Psychology/Theology

When Our Cross Is Heavy

By March 19, 2018 No Comments

Have you ever heard the phrase carry your cross? Have you ever wondered why carrying some burdens seems impossible? I know I have. In our work with people, through counseling, we see a lot of people with burdens far too heavy to carry. Due to the weight of these life events, they have fallen under the pressure of those hardships and are so exhausted they sometimes cannot move forward.

You may or may not know this story, so let me remind you. The God of the universe came down and became a man. His name was Jesus. He was sinless and did nothing wrong in the eyes of his father. He was humble and kind. He fed the hungry and ministered to the outcast. He was friend to the widows and the orphan. He healed the lame, caused the blind to see, and even raised his friend from the dead.

This same man went on to be whipped, abused, violated, betrayed, mocked, shamed, and eventually hung on a cross, in one of the most painful ways to die ever created.

In between his wonderful deeds and his death, Jesus had to walk A LOT. He walked from town to town sharing the good news of the gospel and teaching people to love God and love one another. As morbid as it may sound, fortunately for us, his last footsteps were towards a place called Golgotha.  This was the hill where they crucified him. These were some of the hardest steps a human ever took. He not only did it after being whipped and tortured within an inch of his life, but he had to carry two large wooden planks in the shape of, yeah you guessed it, a cross. He had to carry the physical representation of what would kill him up a hill, through his people, to his death.

Matthew, Mark, and Luke all record Jesus asking us to, “Take up your cross and follow me.” In light of the death of Christ, what does this mean? Let us start with what I think it is not. It is not a crummy job, flat tire, or a loud neighbor. It is not low income or our insecurities. Although those things can be difficult, our crosses are things that we choose to carry for Jesus and may actually cause us to die to ourselves. These crosses might cause physical, emotional,  and spiritual death. They might cost us our jobs, friendships, or our status. They will certainly cost us our pride.

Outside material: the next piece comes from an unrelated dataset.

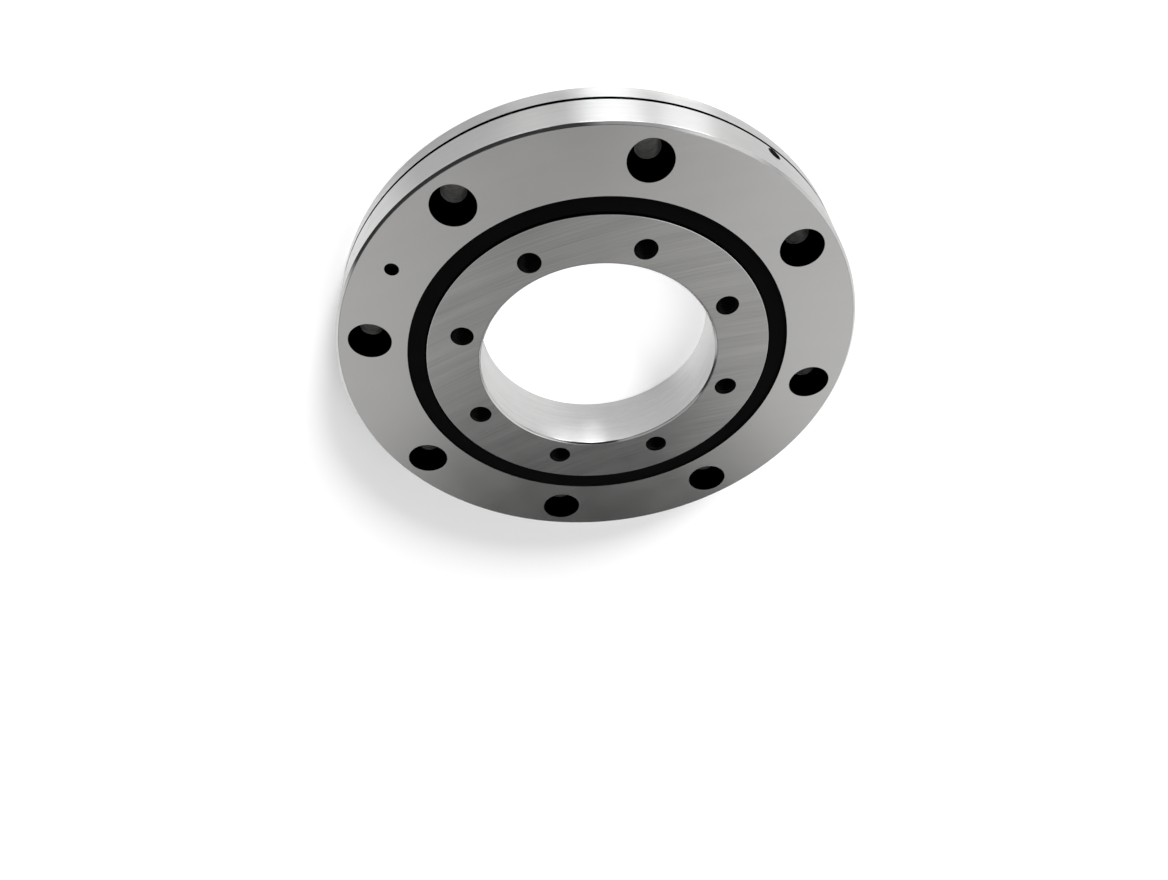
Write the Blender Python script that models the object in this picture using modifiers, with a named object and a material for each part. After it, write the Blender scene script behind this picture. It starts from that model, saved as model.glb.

These crosses dig into our shoulders and cut and bruise us. These crosses make our legs weak and our bodies bend. They threatened to end us before we get to the end. Before we can even get to the top of our hill, they crush us under their weight.  Taking up our cross is a burden of the highest pain. It is labor and effort in the most exhausting of ways. This is not being nice to someone who is mean or giving a homeless person 5 dollars. This is not giving your tithe or serving on the deacon committee.

These crosses are more like forgiving your abusive father. They are like reconciling with the person who murdered your brother or letting go of the anger towards your rapist. They are praying for your enemies and loving those who persecute you. Sharing your story to help another and the truth of the Gospel even when it hurts. These crosses come in all shapes and sizes, but you can believe that they are painful and heavy, but just like the one Jesus carried they lead us to deliverance. They lead us to a death of self, but also freedom.

When we die to ourselves we make room for the impossible to happen. For the miracles of today to burst forth and for us to have room inside for the Holy Spirit to cleanse and clear out old scars and wounds. This type of grueling task sharpens and refines, it prunes and sanctifies. It shapes us into the image of Jesus and makes us transcend the pettiness of hate and bitterness.

All of this sounds hard I know and I am still a work in progress myself. The good news is that Jesus gave us a human example of how to get this done. I know for myself these crosses are heavy and I have to put them down and start over and over again. On the way up the hill, Jesus, due to his wounds and the weight of the cross, fell to his knees dropping it to the ground. The Gospels record that a man named Simon stops to lift the cross of Christ and help him carry it the remainder of the way.

Hopefully you can see my point, but in case it is lost in the flurry of words and feelings; at times we need other people to help us carry our crosses. This is not a weakness, but a necessity. We need a community of people who love us and are willing to walk through our pain and our problems. People who are willing to see us as good, unique, special, wanted, and needed. When we are going through depression and anxiety because we were abused, when we are trying to reconcile our marriage or fight for custody of our child, we need people to advocate and help us physically, emotionally, and spiritually. We need people when everyone around us sees us as a liar, hypocrite, deserving of punishment, to come along side us and love us more than we deserve.

This is the power of Love. This is the grace that God calls his children to display. When things are dark and our crosses are heavy, we need others to take up their crosses and sometimes our crosses, and follow Jesus. Even if that means to death. This death can lead us to a new understanding of life and a passion to start helping others carry their crosses up the many hills that life puts in our way.